Viel interessanter sei dagegen die jüdische Stadtgeschichte in den dreihundert Jahren, die der Zeit des Nationalsozialismus vorausgingen. „Die jüdischen Bürger mussten sich immer eine Nische suchen, da sie nicht in die Zünften und Gilden der christlichen Bevölkerung durften.“ So zeige ein überlieferter städtischer Haushaltsbericht 1616, dass jüdische Glasmacher „die Fenster im Rathaus flickten“.

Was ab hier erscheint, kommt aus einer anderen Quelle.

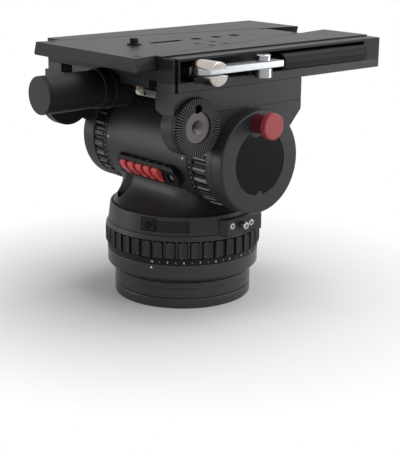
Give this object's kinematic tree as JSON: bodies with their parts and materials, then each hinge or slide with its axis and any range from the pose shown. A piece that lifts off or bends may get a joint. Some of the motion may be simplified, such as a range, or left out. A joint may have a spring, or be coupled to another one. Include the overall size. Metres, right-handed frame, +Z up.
{
  "type": "fluid video head",
  "caption": "Fluid pan and tilt head on a flat base, with numbered drag dials, counterbalance switches and a sliding wedge camera plate.",
  "frame": {"origin": "centre of the foot's underside, on the pan axis", "axes": "+Z up along the pan axis, +X towards the side with the red knob, along the tilt axis, +Y towards the lens side of the camera plate"},
  "size_m": [0.2624, 0.3798, 0.2824],
  "materials": {
    "charcoal_coat": "satin",
    "dark_coat": "satin",
    "grip_rubber": "matte",
    "black_plastic": "satin",
    "black_gloss": "gloss",
    "red_plastic": "satin",
    "steel": "brushed",
    "pale_steel": "satin",
    "nickel": "polished",
    "bare_aluminium": "satin",
    "brass": "turned",
    "battery_wrap": "gloss"
  },
  "bodies": {
    "base": {"base_plate": "charcoal_coat", "base_housing": "charcoal_coat", "pan_spindle": "steel", "pan_bearing_lower": "steel", "pan_bearing_upper": "steel", "pan_drag_cartridge": "dark_coat"},
    "pan_dial": {"pan_drag_ring": "grip_rubber"},
    "pan_head": {"pan_housing": "charcoal_coat", "level_panel": "dark_coat", "battery_door": "dark_coat", "battery": "battery_wrap", "brake_block": "charcoal_coat", "brake_screw_rear": "steel", "brake_screw_front": "steel", "tilt_bearing_left": "steel", "tilt_bearing_right": "steel", "spring_pack": "steel", "tilt_drag_left": "dark_coat", "tilt_drag_right": "dark_coat", "switch_block": "black_plastic", "switch_block_screw": "brass", "drum_tube": "charcoal_coat"},
    "pan_brake": {"brake_spindle": "steel"},
    "level_button": {"level_button": "black_plastic"},
    "tilt_dial_left": {"tilt_ring_left": "grip_rubber"},
    "tilt_dial_right": {"tilt_ring_right": "grip_rubber"},
    "tilt_head": {"cheek_right": "charcoal_coat", "cheek_left": "charcoal_coat", "tilt_shaft": "steel", "end_cap_right": "charcoal_coat", "end_cap_left": "dark_coat", "label_disc": "black_gloss", "rosette_right": "black_plastic", "rosette_left": "black_plastic", "hub_right": "pale_steel", "hub_left": "pale_steel", "beam_right": "charcoal_coat", "beam_left": "charcoal_coat", "lead_nut": "brass", "nut_bracket": "steel"},
    "tilt_lock": {"lock_knob": "red_plastic"},
    "platform": {"platform_slab": "charcoal_coat", "clamp_body": "charcoal_coat", "side_rail": "charcoal_coat", "grip_bar": "dark_coat", "knob_housing": "dark_coat", "lever_bracket": "dark_coat", "pivot_screw": "bare_aluminium"},
    "balance_knob": {"balance_knob": "black_plastic", "lead_screw": "brass"},
    "clamp_lever": {"clamp_lever": "bare_aluminium"},
    "clamp_barrel": {"clamp_barrel": "nickel"},
    "camera_plate": {"wedge_plate": "charcoal_coat", "camera_stud": "dark_coat"},
    "switch_1": {"switch_1": "red_plastic"},
    "switch_2": {"switch_2": "red_plastic"},
    "switch_3": {"switch_3": "red_plastic"},
    "switch_4": {"switch_4": "red_plastic"},
    "switch_5": {"switch_5": "red_plastic"}
  },
  "joints": [
    {"name": "pan", "type": "hinge", "parent": "base", "child": "pan_head", "pos_m": [0, 0, 0.09], "axis": [0, 0, 1], "continuous": true},
    {"name": "pan_drag", "type": "hinge", "parent": "base", "child": "pan_dial", "pos_m": [0, 0, 0.063], "axis": [0, 0, 1], "range_deg": [-120, 0]},
    {"name": "pan_brake_turn", "type": "hinge", "parent": "pan_head", "child": "pan_brake", "pos_m": [0.0865, 0.008, 0.0895], "axis": [1, 0, 0], "range_deg": [0, 90]},
    {"name": "level_button_press", "type": "slide", "parent": "pan_head", "child": "level_button", "axis": [-0.3843, 0.9232, 0], "range_m": [0, 0.0012], "stiffness_N_per_m": 500},
    {"name": "tilt", "type": "hinge", "parent": "pan_head", "child": "tilt_head", "pos_m": [0, 0, 0.1635], "axis": [1, 0, 0], "range_deg": [-75, 60]},
    {"name": "tilt_drag_left_turn", "type": "hinge", "parent": "pan_head", "child": "tilt_dial_left", "pos_m": [-0.0796, 0, 0.1635], "axis": [1, 0, 0], "range_deg": [-120, 0]},
    {"name": "tilt_drag_right_turn", "type": "hinge", "parent": "pan_head", "child": "tilt_dial_right", "pos_m": [0.0805, 0, 0.1635], "axis": [1, 0, 0], "range_deg": [-120, 0]},
    {"name": "tilt_lock_pull", "type": "slide", "parent": "tilt_head", "child": "tilt_lock", "axis": [1, 0, 0], "range_m": [0, 0.006], "stiffness_N_per_m": 800},
    {"name": "balance_slide", "type": "slide", "parent": "tilt_head", "child": "platform", "axis": [0, 1, 0], "range_m": [-0.05, 0.003]},
    {"name": "balance_turn", "type": "hinge", "parent": "platform", "child": "balance_knob", "pos_m": [0, -0.14, 0.2348], "axis": [0, 1, 0], "range_deg": [-4510, 280]},
    {"name": "lever_turn", "type": "hinge", "parent": "platform", "child": "clamp_lever", "pos_m": [0.1147, 0.0065, 0.2615], "axis": [0, 0, 1], "range_deg": [0, 5]},
    {"name": "barrel_draw", "type": "slide", "parent": "platform", "child": "clamp_barrel", "axis": [1, 0, 0], "range_m": [0, 0.0065]},
    {"name": "plate_slide", "type": "slide", "parent": "platform", "child": "camera_plate", "axis": [0, -1, 0], "range_m": [0, 0.12]},
    {"name": "switch_1_rock", "type": "hinge", "parent": "pan_head", "child": "switch_1", "pos_m": [-0.0264, -0.0545, 0.14612], "axis": [1, 0, 0], "range_deg": [-12, 0]},
    {"name": "switch_2_rock", "type": "hinge", "parent": "pan_head", "child": "switch_2", "pos_m": [-0.013, -0.0545, 0.14612], "axis": [1, 0, 0], "range_deg": [-12, 0]},
    {"name": "switch_3_rock", "type": "hinge", "parent": "pan_head", "child": "switch_3", "pos_m": [0.0004, -0.0545, 0.14612], "axis": [1, 0, 0], "range_deg": [-12, 0]},
    {"name": "switch_4_rock", "type": "hinge", "parent": "pan_head", "child": "switch_4", "pos_m": [0.0138, -0.0545, 0.14612], "axis": [1, 0, 0], "range_deg": [-12, 0]},
    {"name": "switch_5_rock", "type": "hinge", "parent": "pan_head", "child": "switch_5", "pos_m": [0.0272, -0.0545, 0.14612], "axis": [1, 0, 0], "range_deg": [-12, 0]}
  ],
  "couplings": [
    {"joint": "balance_turn", "follows": "balance_slide", "rad_per_m": 1570.8},
    {"joint": "lever_turn", "follows": "barrel_draw", "rad_per_m": 13.245}
  ]
}
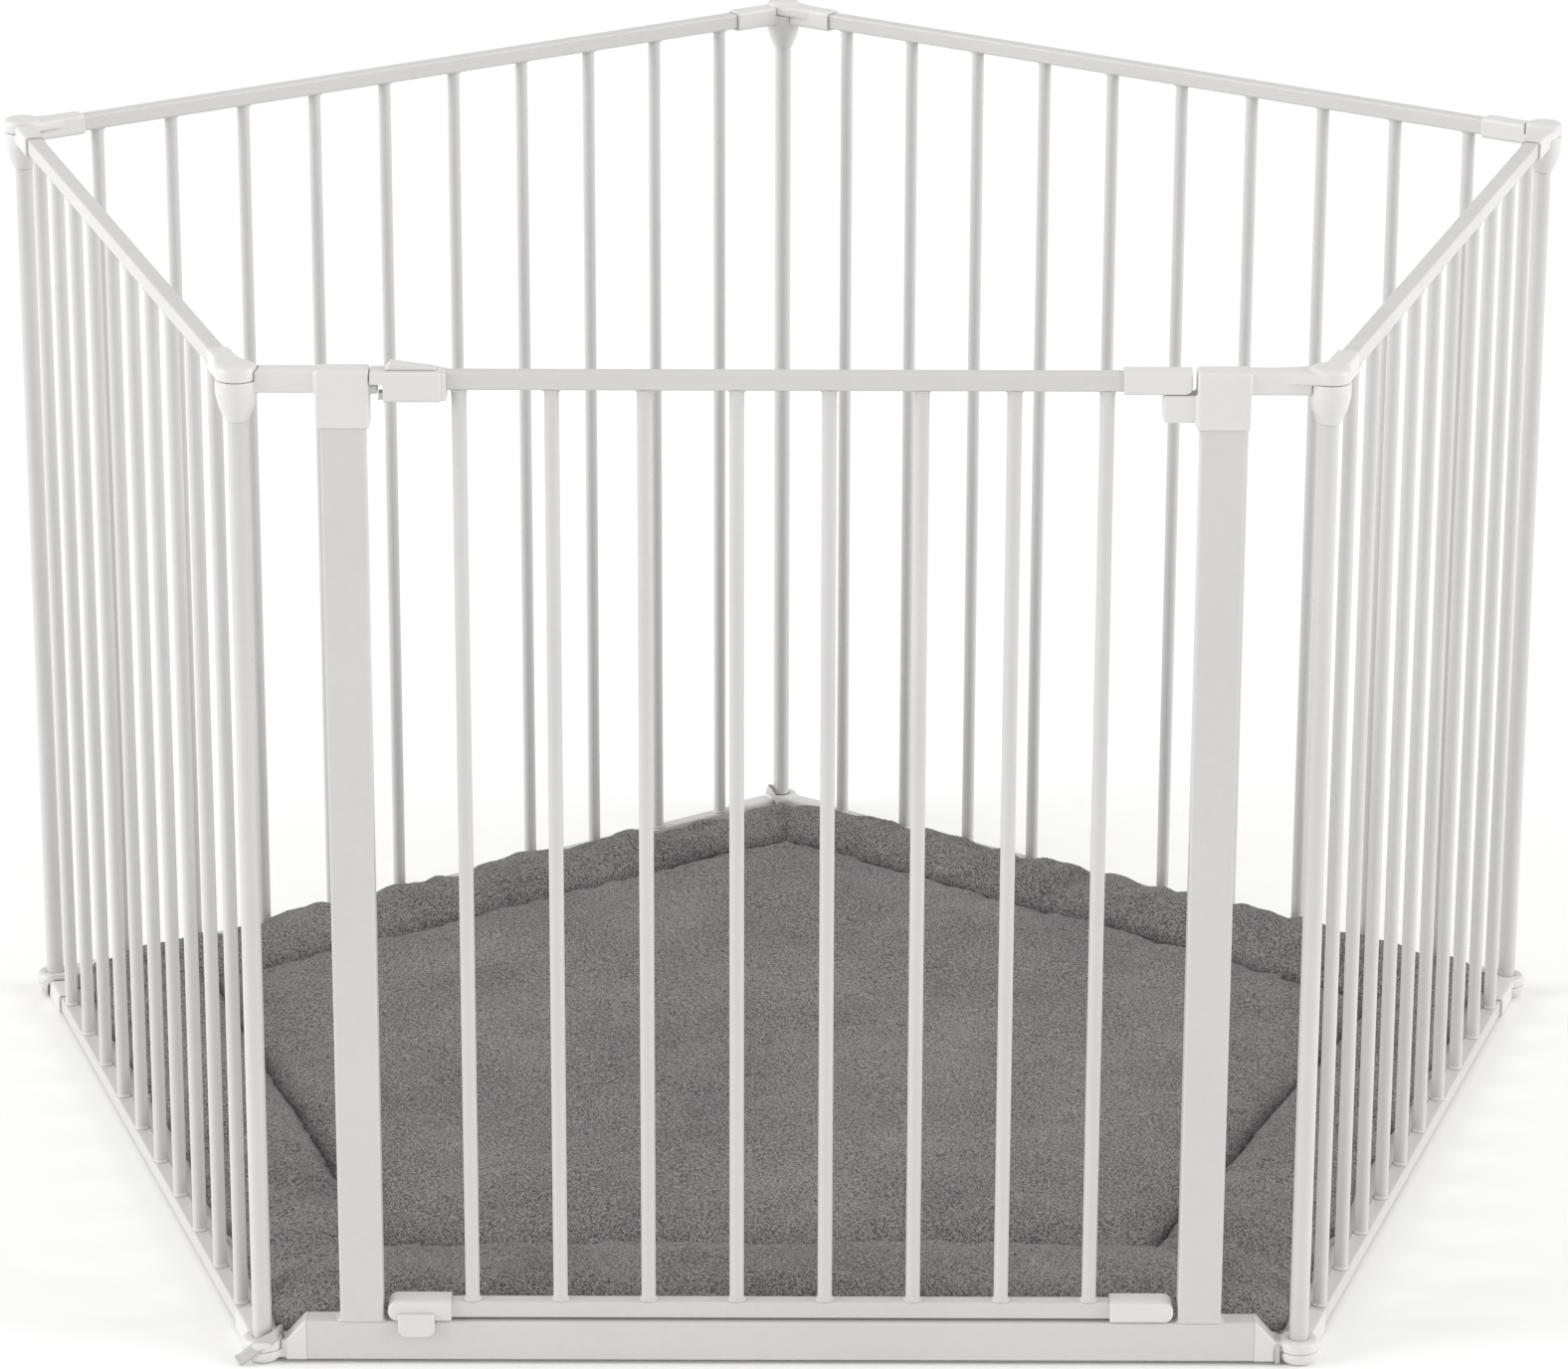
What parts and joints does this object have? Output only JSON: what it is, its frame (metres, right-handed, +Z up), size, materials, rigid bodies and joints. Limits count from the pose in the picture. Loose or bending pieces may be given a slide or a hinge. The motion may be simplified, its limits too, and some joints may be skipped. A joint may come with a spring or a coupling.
{
  "type": "playpen",
  "caption": "Five-sided white steel playpen with upright bars, a swinging gate with a thumb latch, hinged corner posts and a padded grey floor mat.",
  "frame": {"origin": "on the floor, under the middle of the bounding box", "axes": "+Z up, +X along the gate to its hinge side, -Y out through the gate"},
  "size_m": [1.1936, 1.1366, 0.7204],
  "materials": {
    "white_steel": "white powder coat, satin, faint orange peel",
    "white_plastic": "moulded white plastic, fine matte texture",
    "pin_steel": "zinc-plated steel pins and spring",
    "mat_fleece": "heathered grey fleece over soft wadding, stitched border",
    "strap_ribbon": "light grey woven ribbon"
  },
  "bodies": {
    "gate_frame": {"gate_bottom_rail": "white_steel", "gate_left_post": "white_steel", "gate_right_post": "white_steel", "gate_corner_post": "white_steel", "gate_left_cap": "white_plastic", "gate_right_cap": "white_plastic", "gate_hinge_pin": "pin_steel", "gate_left_foot": "white_plastic", "gate_right_eye": "white_plastic", "play_mat": "mat_fleece", "front_straps": "strap_ribbon"},
    "door_pins": {"door_hinge_pins": "pin_steel"},
    "door": {"door_top_rail": "white_steel", "door_bottom_rail": "white_steel", "door_bars": "white_steel", "door_hinge_sleeve": "white_plastic", "door_pivot_cap": "white_plastic", "door_end_cap": "white_plastic", "door_stop_tab": "white_plastic", "latch_housing": "white_plastic", "latch_spring": "pin_steel"},
    "latch": {"latch_slider": "white_plastic"},
    "right_panel": {"right_panel_bars": "white_steel", "right_panel_bottom_eye": "white_plastic", "right_panel_bottom_rail": "white_steel", "right_panel_foot": "white_plastic", "right_panel_hinge_pin": "pin_steel", "right_panel_post": "white_steel", "right_panel_top_cap": "white_plastic", "right_panel_top_rail": "white_steel", "right_panel_top_socket": "white_plastic"},
    "back_right_panel": {"back_right_panel_bars": "white_steel", "back_right_panel_bottom_eye": "white_plastic", "back_right_panel_bottom_rail": "white_steel", "back_right_panel_foot": "white_plastic", "back_right_panel_post": "white_steel", "back_right_panel_top_cap": "white_plastic", "back_right_panel_top_rail": "white_steel", "back_right_panel_top_socket": "white_plastic", "right_strap": "strap_ribbon"},
    "back_left_panel": {"back_left_panel_bars": "white_steel", "back_left_panel_bottom_eye": "white_plastic", "back_left_panel_bottom_rail": "white_steel", "back_left_panel_foot": "white_plastic", "back_left_panel_hinge_pin": "pin_steel", "back_left_panel_post": "white_steel", "back_left_panel_top_cap": "white_plastic", "back_left_panel_top_rail": "white_steel", "back_left_panel_top_socket": "white_plastic", "back_strap": "strap_ribbon"},
    "left_panel": {"left_panel_bars": "white_steel", "left_panel_bottom_eye": "white_plastic", "left_panel_bottom_rail": "white_steel", "left_panel_foot": "white_plastic", "left_panel_hinge_pin": "pin_steel", "left_panel_post": "white_steel", "left_panel_top_cap": "white_plastic", "left_panel_top_rail": "white_steel", "left_panel_top_socket": "white_plastic", "left_strap": "strap_ribbon"}
  },
  "joints": [
    {"name": "door_swing", "type": "hinge", "parent": "gate_frame", "child": "door_pins", "pos_m": [0.258, -0.55398, 0], "axis": [0, 0, 1], "range_deg": [0, 100]},
    {"name": "door_lift", "type": "slide", "parent": "door_pins", "child": "door", "axis": [0, 0, 1], "range_m": [0, 0.008]},
    {"name": "latch_slide", "type": "slide", "parent": "door", "child": "latch", "axis": [1, 0, 0], "range_m": [0, 0.006], "stiffness_N_per_m": 300, "springref_m": -0.004, "deforming": ["latch_spring"]},
    {"name": "left_panel_hinge", "type": "hinge", "parent": "gate_frame", "child": "left_panel", "pos_m": [-0.36, -0.55398, 0], "axis": [0, 0, 1], "range_deg": [0, 72]},
    {"name": "back_left_panel_hinge", "type": "hinge", "parent": "left_panel", "child": "back_left_panel", "pos_m": [-0.58249, 0.13078, 0], "axis": [0, 0, 1], "range_deg": [0, 72]},
    {"name": "right_panel_hinge", "type": "hinge", "parent": "gate_frame", "child": "right_panel", "pos_m": [0.36, -0.55398, 0], "axis": [0, 0, -1], "range_deg": [0, 72]},
    {"name": "back_right_panel_hinge", "type": "hinge", "parent": "right_panel", "child": "back_right_panel", "pos_m": [0.58249, 0.13078, 0], "axis": [0, 0, -1], "range_deg": [0, 72]}
  ]
}
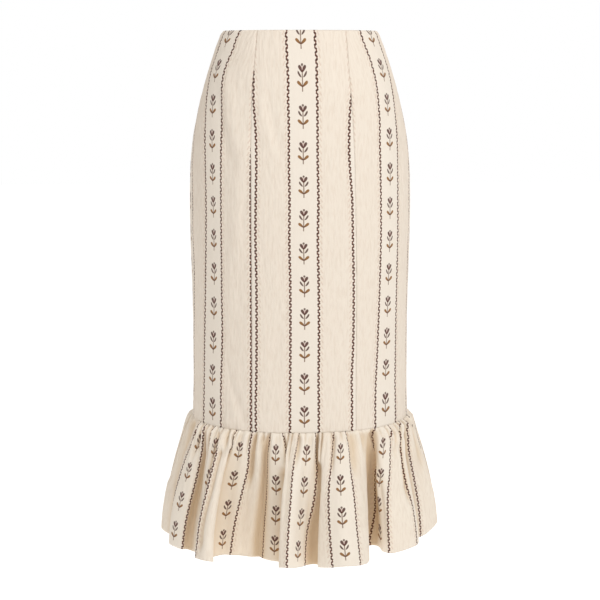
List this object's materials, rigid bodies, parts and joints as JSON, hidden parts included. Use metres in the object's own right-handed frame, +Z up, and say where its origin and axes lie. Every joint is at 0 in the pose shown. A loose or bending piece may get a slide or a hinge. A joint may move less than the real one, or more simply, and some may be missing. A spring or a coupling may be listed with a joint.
{
  "type": "linen skirt with a gathered hem flounce, worn form",
  "caption": "Midi linen skirt in its worn, filled-out form: shaped panel body, gathered hem flounce, concealed zip at the centre back with a swinging pull.",
  "frame": {"origin": "middle of the waist opening, level with the top edge, on the wearer's vertical line", "axes": "+Z up along the skirt towards the waist, -Y the way the wearer faces, +X towards the right as seen from the front"},
  "size_m": [0.451, 0.4155, 0.7991],
  "materials": {
    "patterned_linen": "matte cream linen with a crinkled weave, woven stripes and small flower columns",
    "flounce_linen": "matte cream linen, the same cloth, gathered",
    "cream_enamel": "smooth cream enamel"
  },
  "bodies": {
    "skirt": {"front_centre": "patterned_linen", "front_side_left": "patterned_linen", "front_side_right": "patterned_linen", "back_left": "patterned_linen", "back_right": "patterned_linen", "flounce_front": "flounce_linen", "flounce_back": "flounce_linen", "zip_slider": "cream_enamel"},
    "pull": {"zip_pull": "cream_enamel"}
  },
  "joints": [
    {"name": "pull_swing", "type": "hinge", "parent": "skirt", "child": "pull", "pos_m": [0, 0.09415, -0.00797], "axis": [1, 0, 0], "range_deg": [0, 150]}
  ]
}
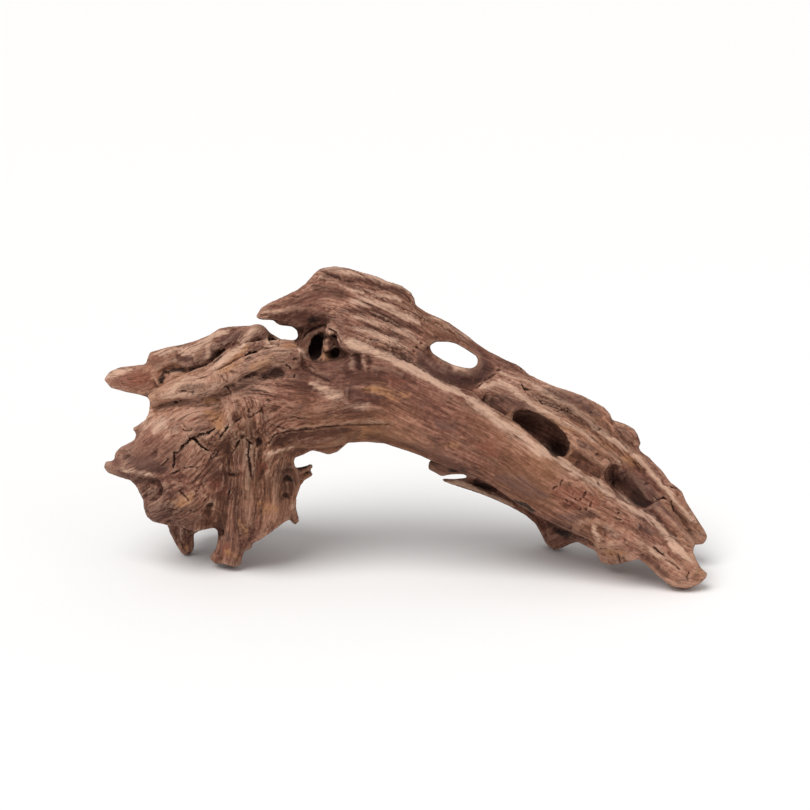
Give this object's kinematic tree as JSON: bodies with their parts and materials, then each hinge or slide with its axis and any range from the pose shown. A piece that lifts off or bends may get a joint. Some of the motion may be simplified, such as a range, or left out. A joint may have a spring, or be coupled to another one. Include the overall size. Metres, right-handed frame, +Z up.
{
  "type": "honeycomb wood piece",
  "caption": "Weathered root wood for a tank or display: a gnarled root head on pegs, an arching trunk, and a roof plate worn through by holes.",
  "frame": {"origin": "middle of the bounding box, at the ground that the wood stands on", "axes": "+X from the root head to the foot, +Y away from the side that the picture shows, +Z up"},
  "size_m": [0.4038, 0.13, 0.1971],
  "materials": {
    "weathered_wood": "bare, weathered and dry, with raised grain"
  },
  "bodies": {
    "root": {"driftwood": "weathered_wood"}
  },
  "joints": []
}
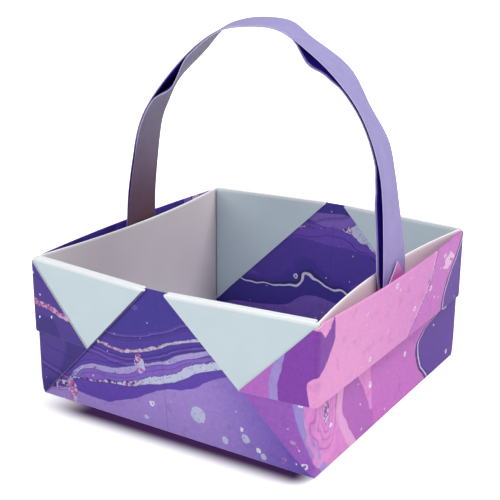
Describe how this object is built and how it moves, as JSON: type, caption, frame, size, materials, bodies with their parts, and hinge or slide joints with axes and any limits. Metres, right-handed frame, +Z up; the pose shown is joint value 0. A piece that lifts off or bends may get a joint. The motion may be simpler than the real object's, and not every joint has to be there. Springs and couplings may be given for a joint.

Keller sei es wichtig zu vermitteln, dass die jüdische Minderheit Jahrhunderte lang ein friedliches, integriertes Leben in der Bochumer Gesellschaft geführt hat. „Sobald es ihnen gestattet war, haben sie sich in Vereinen organisiert und im Stadtinneren eine große Zahl jüdischer Fachgeschäfte eröffnet.“ Jüdische Händler hätten einen hohen Grad an Innovation eingebracht und neu entstehende Berufe besetzt – wie Klempner, Flaschner, Elektriker oder Betreiber von Telefon- oder Porzellangeschäften.